Quote Originally Posted by IAN 2411 View Post
I think that if a person in the UK can hack into NASA computers then NASA and their security is a bunch of dumb shits. Their security must be second rate for it to happen and if it cost $800,000 to put right then there are a lot of thieving people fixing computers in the States. I expect $500,000 was spent on cleaning the porn off the hard drives, before they could find the problem.
This must be the special relationship that the Americans are always talking about. We will extradite UK citizens to the states but the UK can fuck off. We don’t have Blair and Brown being shagged by Bush any more there is a new regime. I think people around the world ought to see what the UK people think of the one sided special relationship.

Be well IAN 2411
It is very hard (hence expensive) to clean a compromised machine fully: the recommended way is to wipe every machine potentially affected and reinstall from original untainted media and very carefully checked backups. Well over a decade ago I fixed one downed server (not a security problem in that case, filesystem corruption, but a similar cure) which was billed internally at around $500 - many machines across multiple sites and organisations, throw in additional security needs and law enforcement capturing all the details in hopes of prosecuting the culprit, I'm sure it's easy to rack up that sort of bill.

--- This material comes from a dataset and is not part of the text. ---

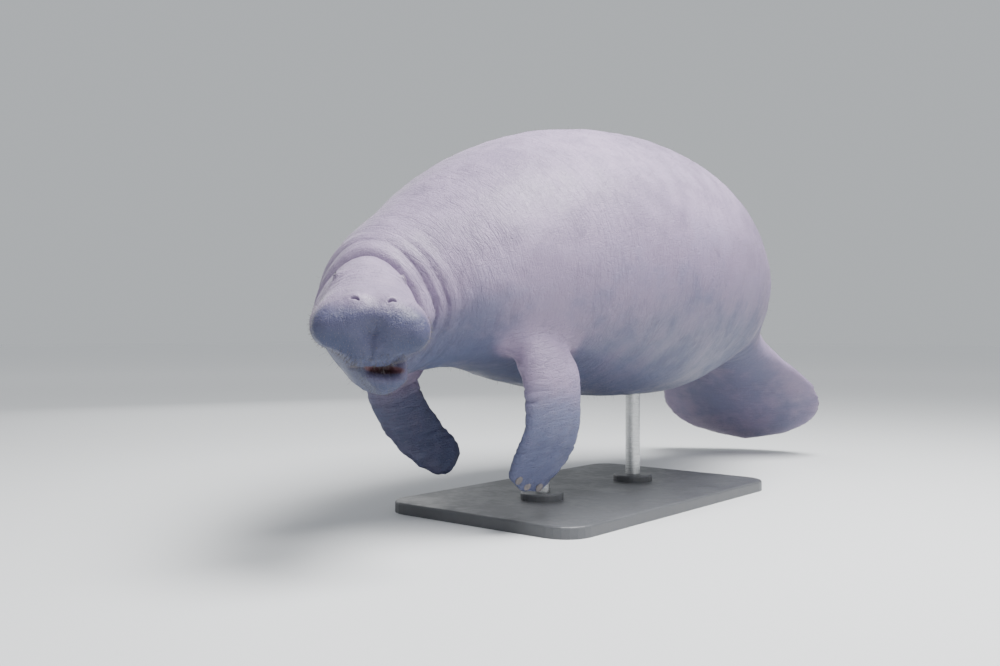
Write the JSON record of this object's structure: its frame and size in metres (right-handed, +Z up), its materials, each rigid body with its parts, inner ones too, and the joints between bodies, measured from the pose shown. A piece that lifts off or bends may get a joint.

As for one-sided ... for the US to arrest and send someone to a UK court, there must be "probable cause", which is the same standard required for them to bring someone before their own courts; for the UK to arrest and send someone to a US court, there must be "reasonable suspicion", which is the standard required for our own police. In addition, the US courts will only accept the charges in the first place if they find probable cause exists - otherwise, it never reaches the extradition stage anyway. Of course, whichever standard you choose to apply, how can McKinnon's own confession not meet it when combined with the relevant logs identifying him as the culprit?!

The idea that the process is "too short" or "not enough court hearings" ... in the context of a case which has been dragged out, by McKinnon's own choice, for the better part of a decade now, via seven different courts, yet despite having admitted his guilt years ago, he remains at liberty in the UK now? Letting him drag the process out to this extent is a travesty.

The sixty years? The equivalent crime against UK government computers actually carries a maximum sentence under UK law of life imprisonment. McKinnon was, however, offered a plea bargain which would have meant a sentence of 37-46 months, the majority of that served in UK rather than US prisons, with early release somewhere between half and two thirds of the way through that, i.e. less than three years. He turned that offer down, presumably on the basis he thought he could filibuster his way out of punishment for his crimes. Sadly, so far it looks as if he has been right in that.